Une fois, alors qu’on travaillait depuis 10 ans et qu’on avait 110 groupes, j’ai participé à une conférence où on m’a demandé de partager notre étude de cas. J’étais dans l’avion en train de me dire « Ils ne vont pas me croire quand je leur dirai qu’il y a 110 groupes de personnes de la religion majoritaire, qui sont venus à Christ, discutent de la Bible et l’appliquent. Ils vont penser que je mens ! » Mais toutes les autres études de cas présentées provenaient d’Afrique et d’Inde, et elles avaient toutes bien plus de fruits que cela !

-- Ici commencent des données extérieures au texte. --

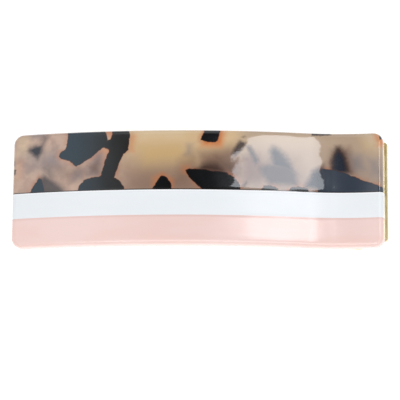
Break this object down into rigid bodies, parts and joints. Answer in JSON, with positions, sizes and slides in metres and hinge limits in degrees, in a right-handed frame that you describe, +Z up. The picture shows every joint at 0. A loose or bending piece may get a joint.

Ce fut alors un choc, mais un bon choc, pour moi, de réaliser que ce qui s’était développé dans notre pays n’était qu’une petite goutte d’eau dans l’océan, comparé à ce qui s’était passé dans d’autres. Ce fut un grand encouragement pour ma foi de réfléchir : « Il n’y a pas de limites à un système extensible. Cela peut continuer. » Et lors de cette conférence, j’ai reçu pour la première fois une formation CPM (Mouvement d’Implantation d’Églises), dispensée par David Watson : le modèle DMM (Mouvement de Formation de Disciples).

De nombreux participants à la conférence n’ont pas aimé la formation CPM parce qu’elle secouait la façon dont ils avaient fait les choses pendant de nombreuses années de ministère. Ils ont soulevé des objections qui n’avaient pas besoin d’être soulevées. Je ne cessais de penser : « Je devrais me lever et leur dire : « Pourquoi ne quittez-vous pas la pièce et ne me laissez-vous pas écouter cet intervenant ? » C’est ce que nous avons appris dans notre pays. Ces principes sont les mêmes choses que Dieu nous a enseignées. Comment l’intervenant avait-t-il compris ces choses et dans un autre pays ? C’était cela mon expérience dans cette conférence. Ce que nous avions appris par l’expérimentation sur le terrain pendant de nombreuses années, d’autres l’avaient également découvert, dans d’autres contextes et parmi d’autres types de peuples non atteints. Mais la plupart d’entre nous ne veulent pas cesser de faire ce qui se fait et essayer un nouveau modèle.